Do I understand that to some extent I am opening myself up to this kind of stuff because of the kind of stuff I buy? Yes, I very much do. Like I said, I try to cut a ton of slack, especially with older items, new or casual sellers, etc. On new items on eBay I have been pretty much 100% good sellers/transactions so it seems limited to some categories. But as a collectibles seller, these people are running the same sort of business as us and if we can make a little bit of effort, why can’t they?
I think it boils down to two things. As an eBay buyer, I’m annoyed that not every seller makes the same amount of effort so it’s Russian roulette when buying some items. Yes, there is only one bullet (bad seller) in the chamber and many more empty holes (good sellers) but even one bad seller shakes your faith in the marketplace just as even one good seller can make you love eBay as a whole. It just makes you take pause before every new transaction when you got burned even slightly on the last one which degrades the marketplace as a whole.

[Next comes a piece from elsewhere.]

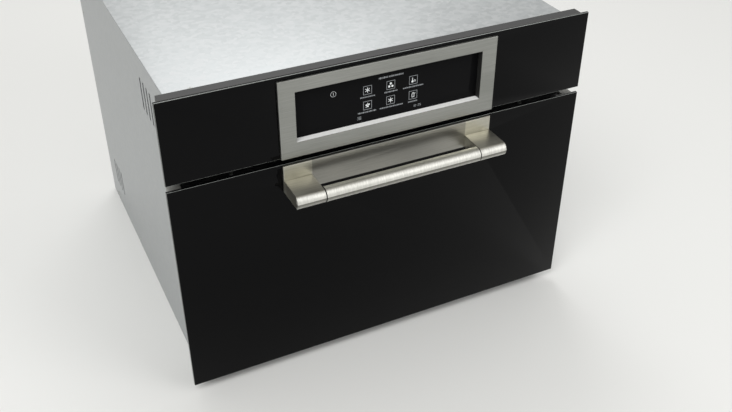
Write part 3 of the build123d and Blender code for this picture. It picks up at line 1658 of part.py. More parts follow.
# Wire rack that stands on the tray
rack_z = tray_top + rack_height
rack_wire = 2.0
rack_wires = 8
rack_pitch = 30.0
with BuildPart() as grill_rack:
    with BuildSketch(Plane.XY.offset(rack_z - 2)):
        with Locations((0, cavity_middle_y)):
            RegularPolygon(rack_radius + 2, 20)
            RegularPolygon(rack_radius - 2, 20, mode=Mode.SUBTRACT)
    extrude(amount=4)
    for wire in range(rack_wires):
        wire_x = (wire - (rack_wires - 1) / 2) * rack_pitch
        wire_half = sqrt(rack_radius**2 - wire_x**2)
        with BuildSketch(front_plane(cavity_middle_y - wire_half)):
            with Locations((wire_x, rack_z)):
                RegularPolygon(rack_wire / 2 + 0.2, 4)
        extrude(amount=-2 * wire_half)
    for leg in range(3):
        angle = radians(30 + 120 * leg)
        with BuildSketch(Plane.XY.offset(tray_top)):
            with Locations((rack_radius * cos(angle), cavity_middle_y + rack_radius * sin(angle))):
                RegularPolygon(2.5, 6)
        extrude(amount=rack_z - tray_top)
        with BuildSketch(Plane.XY.offset(tray_top)):
            with Locations((rack_radius * cos(angle), cavity_middle_y + rack_radius * sin(angle))):
                RegularPolygon(5, 8)
        extrude(amount=3)
save(grill_rack.part, "grill_rack")
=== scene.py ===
import math

import bmesh
import bpy
from mathutils import Matrix, Vector


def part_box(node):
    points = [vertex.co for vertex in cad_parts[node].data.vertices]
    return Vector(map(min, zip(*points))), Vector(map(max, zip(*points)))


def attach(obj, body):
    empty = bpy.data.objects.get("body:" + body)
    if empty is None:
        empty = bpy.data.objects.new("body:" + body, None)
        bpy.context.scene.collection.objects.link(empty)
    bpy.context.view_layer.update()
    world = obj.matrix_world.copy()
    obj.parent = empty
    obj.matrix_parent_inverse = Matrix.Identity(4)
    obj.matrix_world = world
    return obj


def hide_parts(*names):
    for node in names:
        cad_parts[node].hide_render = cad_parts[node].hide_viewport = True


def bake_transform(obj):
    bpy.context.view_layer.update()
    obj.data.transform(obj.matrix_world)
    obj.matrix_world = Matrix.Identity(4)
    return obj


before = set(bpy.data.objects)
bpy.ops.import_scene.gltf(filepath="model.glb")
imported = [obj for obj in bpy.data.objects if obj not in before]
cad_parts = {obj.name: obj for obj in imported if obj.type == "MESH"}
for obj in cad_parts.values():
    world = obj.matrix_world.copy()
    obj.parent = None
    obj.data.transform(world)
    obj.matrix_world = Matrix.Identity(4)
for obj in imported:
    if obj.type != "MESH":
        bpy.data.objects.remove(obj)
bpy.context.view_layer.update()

boxOf = {name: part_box(name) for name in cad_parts}
scene = bpy.context.scene
mm = 0.001
print("frame loaded:", len(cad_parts), "solids")


# small helpers

def hexColour(text):
    # sRGB hex to the linear values that shaders take
    channels = [int(text[i:i + 2], 16) / 255 for i in (1, 3, 5)]
    linear = [c / 12.92 if c <= 0.04045 else ((c + 0.055) / 1.055) ** 2.4 for c in channels]
    return (*linear, 1.0)


def setSockets(tree, node, sockets):
    # a socket takes a number or colour, another node's output, or a node, which gives its first output
    for key, value in sockets.items():
        if isinstance(value, bpy.types.Node):
            value = value.outputs[0]
        if isinstance(value, bpy.types.NodeSocket):
            tree.links.new(value, node.inputs[key])
        else:
            node.inputs[key].default_value = value


def addNode(tree, kind, sockets=None, stops=(), **settings):
    # one node with its settings and links; stops are a colour ramp's places, each with its hex colour
    node = tree.nodes.new(kind)
    for name, value in settings.items():
        setattr(node, name, value)
    setSockets(tree, node, sockets or {})
    if stops:
        band = node.color_ramp.elements
        while len(band) < len(stops):
            band.new(0.5)
        for element, (place, colour) in zip(band, stops):
            element.position, element.color = place, hexColour(colour)
    return node


def circlePoints(radius, steps, x=0.0, y=0.0):
    angles = [2 * math.pi * i / steps for i in range(steps)]
    return [(x + radius * math.cos(a), y + radius * math.sin(a)) for a in angles]


# materials: what all of them use

def newMaterial(name, values):
    # a Principled material whose plain values sit on the shader's own sockets, and its place on the object
    material = bpy.data.materials.new(name)
    material.use_nodes = True
    tree = material.node_tree
    shader = tree.nodes["Principled BSDF"]
    setSockets(tree, shader, values)
    return material, tree, shader, addNode(tree, "ShaderNodeTexCoord").outputs["Object"]


def spots(tree, place, pitch, stretch=(1, 1, 1), detail=2.0):
    # noise with features about pitch millimetres across, longer along an axis where stretch is above 1
    scaled = addNode(tree, "ShaderNodeMapping", {
        "Vector": place, "Scale": tuple(1 / (pitch * mm * s) for s in stretch)})
    return addNode(tree, "ShaderNodeTexNoise", {
        "Vector": scaled, "Scale": 1.0, "Detail": detail}).outputs["Fac"]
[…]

But as an eBay seller, it annoys me, for lack of a better word, that these people, who in some ways are my direct competition as fellow collectibles sellers, are giving poor service because they, by association, give us a bad name, even though we are working hard to do everything right. Sure, to some extent, they lower expectations which makes people appreciate our service even more but there is a certain amount of school-age jealousy of “If we have to play by the rules, why don’t they?” that I cannot help but feel.